GW products get a lot of stick about their propensity to stick skulls and skull motifs on any vaguely flat surface.   A graveyard seems to me to be one of the few places where its possible to get away with that sort of thing, but the GW designers decided to go berserk with skulls on the Morr kit.

Out of (morbid) curiosity I counted the skulls and skull motifs on the set.

A Garden of Morr features:

  • 244 “human” skulls
  • 115 skull motifs
  • Total 359 skulls per kit

I assembled two kits meaning that I quickly painted a staggering 718 skulls.  Hilarious.

A few skulls here and there is fine with me as I am not going for a realistic looking, architectural style piece.  The sort of graveyard that featured in Buffy or Scooby Doo is what I was looking for.  Even so, that really a lot of skulls.

If the vast amounts of head bone on the kit dont bother you then I thoroughly recommend it, its very practical in game terms and it assembles very quickly and easily.  I would not recommend buying the kit with the intention of removing most of the skulls and skull motifs as it would be a huge pain in the arse.  I am sure that some people would do it, but it would feel like a waste of time to me.

Photos of the finished elements of St Craniums Cemetery will be posted up on Wednesday.

Fixer Upper

I found this model in a box in my mancave last week.  I had almost completely forgotten about it, even though the nondescript box that it lives in has been staring me in the face for seventeen years,

Obviously its a fantasy building of indeterminate sort.  Its quite large as these things go, so its probably an inn or coaching house.

I put it together from scratch in 1995 as a project for a course that I was doing.  The scale is a little off for 28/30mm figs, but its close enough.

The privvy is cute. I am absolutely astonished that it has survived intact for so long. Its 100% balsa construction makes it a bit like a city built on rock and roll: structurally unsound.

The piece isnt undamaged though.  Note that the circular window at the top of the photo above has fallen in to the structure.  The paint on the tiles is coming off in places in a disconcerting fashion too, as can be seen below along with the missing second chimney pot.  But all in all its in pretty good nick.

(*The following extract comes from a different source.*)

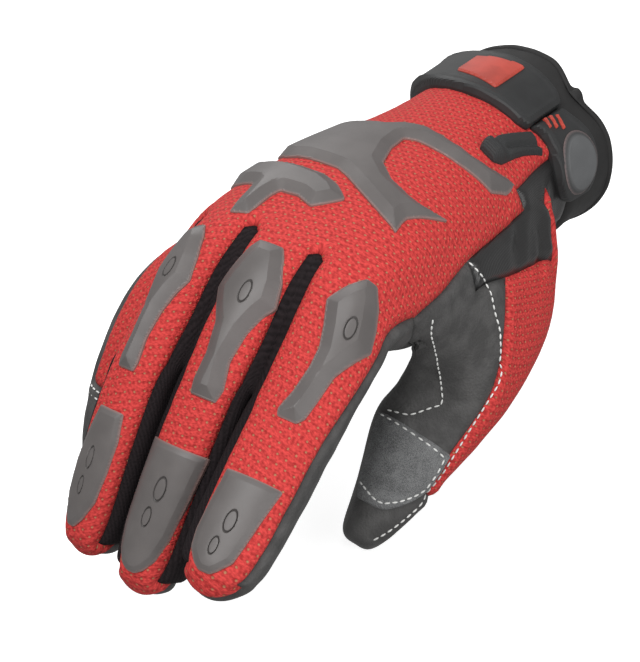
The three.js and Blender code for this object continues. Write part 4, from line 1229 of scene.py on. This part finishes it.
def on_strap(name, nodes, slot, outline, height, pitch=0.7, **settings):
    """A piece laid round the wrist."""
    moulded(name, outline, on_wrist, height, (nodes, slot, material(slot)), pitch=pitch, **settings)


def strap_pieces():
    thick = sizes("guards").strap
    sunk = PLATE_DEPTH - thick
    flat_strap = slab(thick, 1.2, rim=0.35)
    at = [math.radians(angle) * WRIST_RADIUS for angle, _ in STRAP_EXTRA]

    def strap_height(points, off):
        extra = np.interp(points[:, 0], at, [more for _, more in STRAP_EXTRA])
        return flat_strap(points, off) + extra * np.clip(off / 2.5, 0.3, 1)
    on_strap("strap", ["wrist_strap"], "strap_rubber", round_wrist(STRAP), strap_height)
    badge_height = slab(thick + BADGE_RISE, 0.35, base=thick)
    on_strap("badge", ["strap_badge"], "red_patch", round_wrist(BADGE), badge_height, sunk=sunk)
    on_strap("tab", ["strap_tab"], "strap_rubber", round_wrist(TAB), slab(thick, 1.4, rim=0.3))
    middle, spread = (math.radians(angle) * WRIST_RADIUS for angle in (PAD.angle, PAD.spread))
    pad = Oval(middle, PAD.y, spread, PAD.half, 0)
    groove = Oval(pad.u, pad.v, pad.half_u * 0.97, pad.half_v * 0.96, 0)
    on_strap("pad", ["strap_pad"], "grip_pad", [tuple(p) for p in oval_line(pad, 1.0, 60)],
             slab(thick + PAD_RISE, 2.2, base=thick), sunk=sunk, ovals=(groove,))
    for number, (first, last, y) in enumerate(BARS, 1):
        low, high = (math.radians(angle) * WRIST_RADIUS for angle in (first, last))
        far = y - BAR_SLANT
        bar = [(low, y - BAR_HALF), (high, far - BAR_HALF), (high, far + BAR_HALF), (low, y + BAR_HALF)]
        bar_height = slab(thick + BAR_RISE, 0.3, base=thick)
        on_strap(f"strap_bar_{number}", [], "red_patch", bar, bar_height, pitch=0.3, corner=1, sunk=sunk)
    band = slab(2.2, 0.9)

    def loop_height(points, off):
        x, y = points[:, 0], points[:, 1]
        roll, dip = (
            wave.height * np.exp(-(((y - wave.y) / wave.width) ** 2)) for wave in (LOOP_ROLL, LOOP_DIP)
        )
        middle = np.interp(y, *zip(*sorted((along, (a + b) / 2) for along, a, b in LOOP)))
        across = (x - middle - LOOP_FOLD.off) / LOOP_FOLD.width
        fold = LOOP_FOLD.depth * np.exp(-(across ** 2)) * np.clip((y - LOOP_FOLD.end) / 2, 0, 1)
        lift = roll * np.clip(off / 1.6, 0, 1) - dip - fold
        return np.maximum(band(points, off) + lift, LOOP_LEAST)
    moulded("loop", from_rows(LOOP), on_back, loop_height,
            (["pull_loop"], "webbing", material("webbing")), pitch=0.5)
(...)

The chimney is made from air hardening clay applied in an effort to look like stone work.  The “stones” are a bit soft looking, but intact.

I am planning to fix some of the damaged areas and to add some light weathering.  I also plan to add a few posters to the walls plus a sign declaring the building a coach house or inn for use in Malifaux games.

I havent fully decided on a name for the establishment yet.  Considering the goofy steampunkhorrorvictorianwestern nature of Malifaux I am seriously considering naming it The Cowboy and Necrophiliac.  Thats what I have been calling Malifaux at home recently anyway (as in “Im off to play cowboys and necrophiliacs honey.  Dont wait up” or “I cant wait to get finished with this sexy nurse so that I can play cowboys and necrophiliacs with her on Tuesday when the lads come over”).

Admittedly The Cowboy and Necrophiliac is a bit of a mouthful, but it should make for funny signage.  Anyone have any better name ideas?